Ashish Nandy’s psychoanalysis gives an important key to grasp Godse’s mind.

January 30, 2016, NewsCrunch

Nathuram Vinayak Godse shot Mahatma Gandhi in the chest three times at point blank range in New Delhi on 30 January 1948.

In the aftermath of partition, he thought Gandhi was weakening Hindus in their fight against Muslims and sought to eliminate him.

Many have tried to explain the different nuances of Godse’s assassination of Gandhi.

In his 1991 book, At The Edge of Psychology, Ashish Nandy looks into the mind of Godse, exploring possible influences he was exposed to, which prepared him to assassinate the Father of the Nation.

Writing in Scroll, Ajaz Ashraf provides a succinct summary of Nandy’s complex psychoanalysis of Godse.

Nathuram Vinayakrao Godse was born in a village near Pune and was named Ramachandra. Before he was born, his parents had three sons and a daughter. All three boys had died young, while the girl had survived.

Fearing for Godse’s life, his parents raised him as a girl, even having his nose pierced and making him wear a nose-ring. It was only after a younger brother was born, they switched to treating Godse as a boy.
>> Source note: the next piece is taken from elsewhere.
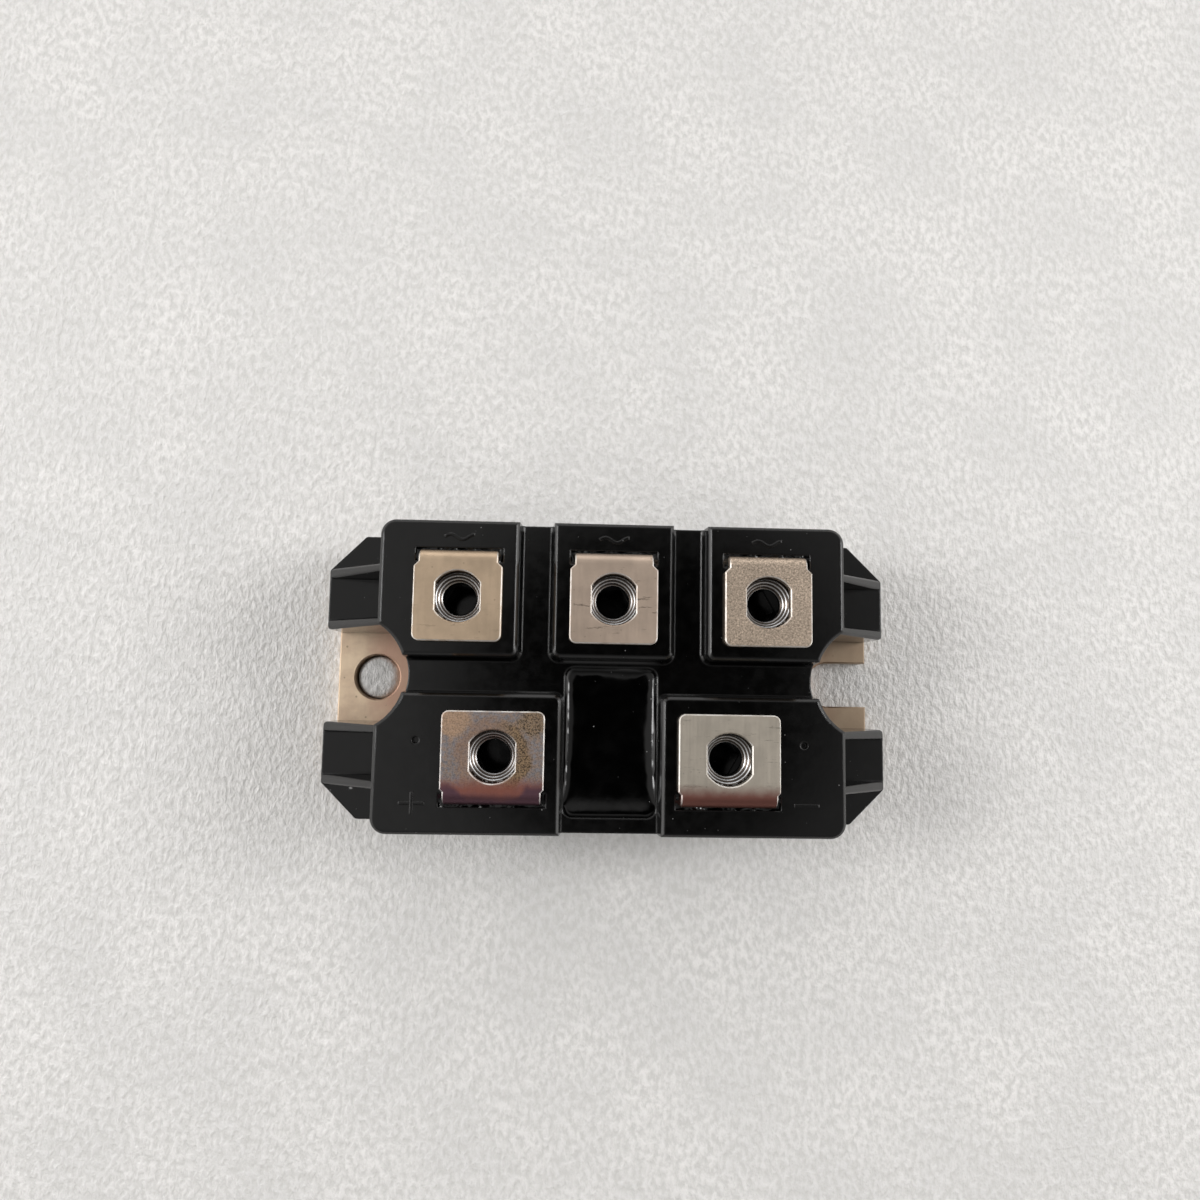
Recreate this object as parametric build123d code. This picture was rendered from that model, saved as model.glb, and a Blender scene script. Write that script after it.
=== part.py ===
from build123d import *
from math import atan, degrees, radians, sqrt, tan
import os

# A three-phase bridge rectifier module: a moulded case with five screw terminals on a plated
# copper base plate. Three alternating-current terminals stand in the back row (+Y), and the plus
# and minus terminals in the front row (-Y), with the potting window between these two.
# Frame: origin at the centre of the mounting face, X along the module, Z up. Millimetres.

# Base plate
PLATE_THICKNESS = 3.0
PLATE_END_INSET = 0.25
PLATE_EDGE = 0.2
FIXING_INSET = 6.0
FIXING_DIAMETER = 6.6
SLOT_WIDTH = 6.6

# Case, outside
CASE_LENGTH = 80.0
CASE_WIDTH = 40.0
CASE_CHAMFER = 5.0
EAR_LENGTH = 9.8
BODY_CORNER = 2.0
BLOCK_TOP = 24.8
CHANNEL_DEPTH = 3.2
BLOCK_DRAFT = 5.0
BLOCK_CORNER = 0.9
BLOCK_EDGE = 0.35
BLOCK_FOOT = 0.3
SIDE_WALL = 2.0
ROOF = 2.2
SKIRT_WIDTH = 1.2
SKIRT_END_GAP = 0.5
SKIRT_BOTTOM = 0.5
PLATE_CLEARANCE = 0.1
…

But by then the nickname "Nathuram" (literally "Ram with a nose-ring") had stuck and would stay with him for a lifetime. His urge to get away from possible humiliating memories of childhood and assert his masculinity would be a recurring theme in his life.

He joined the Rashtriya Swayamsevak Sangh, only to quit as it was not militant enough. He would find his peers in Savarkar’s Hindu Mahasabha, whose other prominent members were also accused in Gandhi’s murder.

Godse started a newspaper, Hindu Rashtra, which opposed Gandhi alleging he was turning Hindus effeminate with pacifism and nonviolence.

In the all-out bloodletting during partition, Godse thought Gandhi was holding  back Hindus. So, he decided upon what he perhaps thought was a macho line of action – killing Mahatma in the open and facing the consequences for that.

He made no attempt to run after shooting Gandhi, himself shouted "police" and surrendered. During his trial, he asked the court not to show any mercy and hang him.

There were other strands of thought in Godse. He wanted to unify Hindus as a monolithic group, which would counter the perceived aggression of Islam and Christianity.

But Nandy’s psychoanalysis gives an important key to grasp his mind.

As Ashraf quotes Nandy: “Perhaps it was given in the situation that Nathuram would try to regain the lost clarity of his sexual role by becoming a model of masculinity.”